LINCOLN - There were happy whoops and speed-induced grins along the new lift-serviced downhill mountain biking trails at Loon Mountain last weekend, as the resort made its official return to downhill biking after a 17-year hiatus.
“This has been a long time coming,” said Loon President and General Manager Jay Scambio just prior to the official trail opening. “It’s been quite the endeavor.”
Reintroducing downhill mountain biking has been on Loon’s radar for a few years, and Scambio noted the resort’s location between two well-established and successful downhill biking venues at Burke Mountain in Vermont and at the Highland Mountain Bike Park in Northfield.
Loon first introduced downhill mountain biking in 1989, but Kevin Bell, the resort’s vice president of marketing, said the new trails are vastly different from that first version.
“It’s nothing like it was before,” he said, noting the downhill biking options of the 1990s consisted of descending from the summit of Loon Peak primarily along bumpy, gravel work roads. “That experience only lent itself to expert riders and did not offer beginners or intermediates a great experience.”
The new trails are designed to be fun for riders of various levels, and opening weekend saw families mixing in with expert riders to cruise three miles of double track with sweet rollers and banked turns — from tight to mellow — down the mountain.
The construction of Loon’s mountain biking trails is an ongoing endeavor, which Scambio said will ultimately lead to some 25 miles of downhill and cross-country trails across the resort.
The three trails open now — Mainline, Bandit, and Spur — are part of Phase One of the development. The trails are rated for difficulty in the same way as ski trails: green circle, blue square, or black diamond. All three initial trails are in the green range, with the 1.6-mile Mainline and the 0.4-mile Spur classified as “green freeride” trails and the 1-mile Bandit a “green technical” trail.
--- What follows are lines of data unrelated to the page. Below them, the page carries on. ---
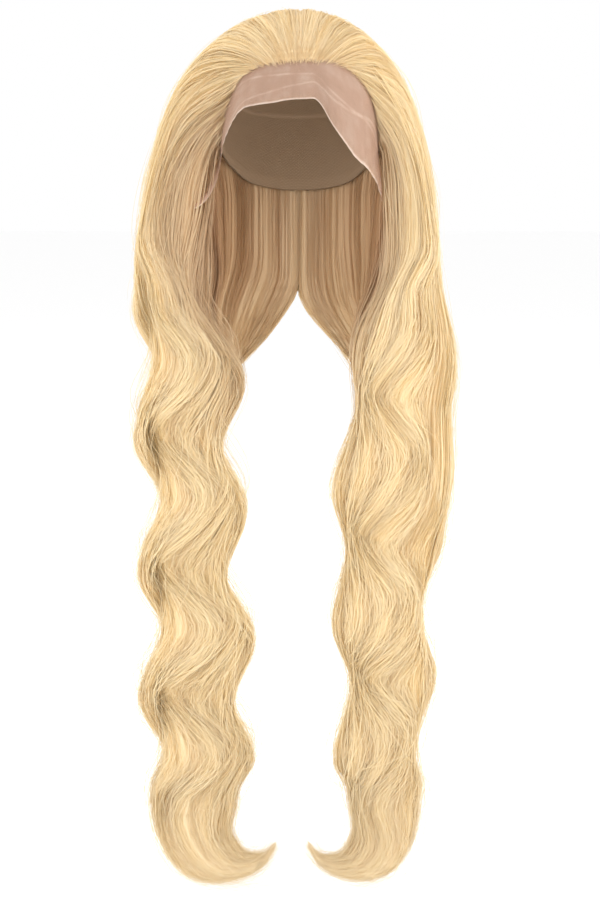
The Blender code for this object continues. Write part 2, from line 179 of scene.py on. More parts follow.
@dataclass(frozen=True)
class HairDome:
    """The outer form of the hair over the head, and the cap under it, both read by azimuth and by reach.

    Reach is 0 at the top and 1 at the rim, where the falls begin.
    """

    head: Head = field(default_factory=Head)
    top_lift: float = 0.0205
    left_lift: float = 0.074
    right_lift: float = 0.056
    back_lift: float = 0.024
    front_lift: float = 0.022
    widest: float = 0.171
    rim: float = 0.118
    fullness: float = 1.97
    seat: float = 0.0024

    def outside(self, azimuth: Array, drop: Array) -> Array:
        """A point of the outer form.

        Args:
            azimuth: Degrees from the face, below 0 on the left.
            drop: How far below the cap's top.

        Returns:
            Points in metres.
        """
        height = self.top_lift + self.widest
        level = 1 - np.clip(drop + self.top_lift, 0, height) / height
        girth = (1 - level**self.fullness) ** (1 / self.fullness)
        turn = np.radians(azimuth)
        side = self.head.breadth / 2 + np.where(azimuth < 0, self.left_lift, self.right_lift)
        end = self.head.length / 2 + np.where(np.cos(turn) > 0, self.front_lift, self.back_lift)
        return point3(side * girth * np.sin(turn), -end * girth * np.cos(turn), -drop)

    def layer(self, azimuth: Array, reach: Array, inside: Array) -> Array:
        """A point between the outer form and the cap.

        Args:
            azimuth: Degrees from the face, below 0 on the left.
            reach: 0 at the top to 1 at the rim.
            inside: 0 on the outer form to 1 on the cap.

        Returns:
            Points in metres.
        """
        height = self.top_lift + self.widest
        steepest = math.acos(1 - (self.top_lift + self.rim) / height)
        outer_drop = height * (1 - np.cos(reach * steepest)) - self.top_lift
        steepest = math.acos(1 - self.rim / self.head.drop)
        cap_drop = self.head.drop * (1 - np.cos(reach * steepest))
        outer = self.outside(azimuth, outer_drop)
        cap = self.head.point(azimuth, cap_drop, self.seat)
        return outer + (cap - outer) * inside[..., None]

    def hairline_reach(self, azimuth: Array) -> Array:
        """The reach at which the hairline lies."""
        drop = np.minimum(HAIRLINE.drop(self.head, azimuth), self.rim)
        return np.arccos(1 - drop / self.head.drop) / math.acos(1 - self.rim / self.head.drop)


@dataclass(frozen=True)
class FallTable:
    """A fall's bundle by its share of the drop, in shares of the falls' spread and forward reach."""

    drop: Row
    centre: Row
    half_width: Row
    forward: Row
    yaw: Row


LEFT_TABLE = FallTable(
    (0.00, 0.21, 0.36, 0.53, 0.77, 0.93, 1.00),
    (0.72, 0.74, 0.690, 0.68, 0.660, 0.665, 0.695),
    (0.30, 0.32, 0.300, 0.28, 0.31, 0.305, 0.29),
    (0.10, 0.40, 0.80, 0.98, 1.00, 0.97, 0.95),
    (30, 26, 18, 12, 8, 6, 5),
)
RIGHT_TABLE = FallTable(
    (0.00, 0.21, 0.36, 0.50, 0.64, 0.77, 0.93, 1.00),
    (0.64, 0.665, 0.655, 0.605, 0.553, 0.555, 0.55, 0.567),
    (0.35, 0.36, 0.36, 0.36, 0.30, 0.28, 0.265, 0.24),
    (0.10, 0.40, 0.80, 0.98, 1.00, 1.00, 0.97, 0.95),
    (30, 26, 18, 12, 9, 8, 6, 5),
)
CURL_STEP = (0.0, 0.24, 0.45, 0.60, 0.74, 0.87, 1.0)
CURL_INWARD = (0.0, 0.01, 0.20, 0.45, 0.70, 0.88, 1.0)
CURL_DOWN = (0.0, 0.48, 0.87, 1.0, 0.97, 0.86, 0.64)
CURL_WIDTH = (1.0, 0.88, 0.78, 0.54, 0.32, 0.20, 0.06)
CURL_DEPTH = (1.0, 0.92, 0.80, 0.62, 0.42, 0.27, 0.08)
CURL_TURN = (0, 8, 28, 44, 62, 76, 98)
# Places round a fall: beside the face, its front outer corner at 0, the back, and inside on the way back
FACE_PLACE, BACK_PLACE, INNER_PLACE, LAST_PLACE = -0.2, 0.5, 0.53, 0.8
LOOP_PLACE = (FACE_PLACE, 0.0, 0.22, BACK_PLACE, INNER_PLACE, LAST_PLACE)
LOOP_AZIMUTH = (96, 66, 96, 180, 180, 96)
LOOP_INSIDE = (1, 0, 0, 0, 1, 1)
LOOP_TURN = (195, 120, 0, -72, -86, -165)


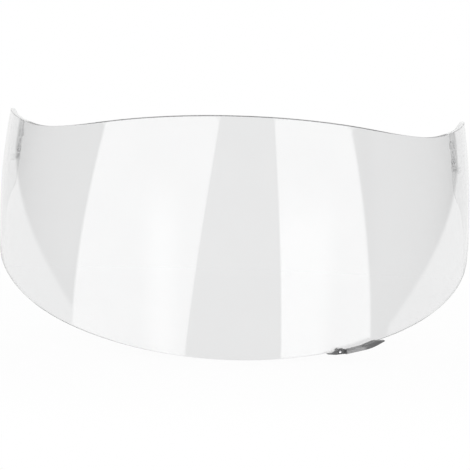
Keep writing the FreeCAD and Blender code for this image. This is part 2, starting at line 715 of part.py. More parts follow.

Rob Bevier, Loon’s director of snowsports and summer activities, likened the freeride trails to a groomed green circle ski trail – nice and smooth, not too steep.
The technical trail, he said, is like a green circle ski trail on powder day after the snow’s been chopped up and is more lumpy than smooth. The “technical” designation means a bike trail is slightly narrower and may retain some of the rocks and roots that have been groomed out of a “freeride” trail.
Phase One also includes a blue technical trail, Steam Punk, which is slated to open this month.
Phase Two, planned for next year, includes the addition of five or six more intermediate trails. Loon’s long-range plan calls for future expansion of the downhill trail network toward the high-speed Kanc Quad chairlift.
For now, downhillers may access the trails via the Seven Brothers Triple chair, adjacent to the gondola.
The addition of downhill mountain biking at Loon means visitors will have another recreational option during the non-snowy season. It also means more employees will make the shift from seasonal positions to year-round jobs.
Loon contracted with Highland Trails LLC, which built and maintains the Highland Mountain Bike Park in Northfield, to design and construct the downhill trails. To build Phase One of the project, Loon also engaged members of its Park Operations crew and other winter employees.
“This year, we were able to extend seven winter team members into year-round positions,” said Bell, adding that in the future, Loon would add year-round positions in departments to include patrol, lessons, and rentals.
Construction of Phase One began in May with crews flagging where the trails would be built and clearing trees along the route. Next, excavators churned up the ground along the route to put drainage in place where necessary, move large rocks, set berms, and lay the path for the trails.
During the final step of construction, the crew worked with shovels, rakes, and compactors to complete shaping of each trail and create a consistent firm surface.
Maintenance of the trails will be ongoing. “Daily maintenance is essential to keeping a photo-ready surface, which our winter terrain parks are known for,” said Bell. “This involves working with hand tools to smooth out bumps and imperfections in the surface. Trail surface and conditions are monitored throughout the day.”
Beginner to advanced fun
Mountain biking is enjoying a resurgence throughout the region. Trail networks in Franconia, Gorham, and Littleton are part of the fledgling tri-state, international Bike the Borderlands initiative. Other groups, like the Bethlehem Trails Association, are developing multi-use, non-motorized trails with strong support from bikers.
Scambio and Bell both said it was important for Loon to embrace beginner downhill riders from the start, which is why Phase One comprises beginner and intermediate trails. But those trails can also be fun and challenging for more experienced riders.
“I like going downhill. I like going fast,” said Scambio. “I have a family, too, and we can all be doing this.”
Opening weekend saw a variety of skill levels on the trails, and Bell said it was a successful launch of Loon’s newest outdoor recreational initiative.
“On opening day, I saw a family of five, with kids ages 8-12 roughly, arrive at 10 a.m. to ride,” said Bell. “And they were still riding up until last chair at 4:40 p.m.
“That was such a gratifying experience for me. It told me that we have hit our mark in creating an exhilarating mountain biking experience for all ages.”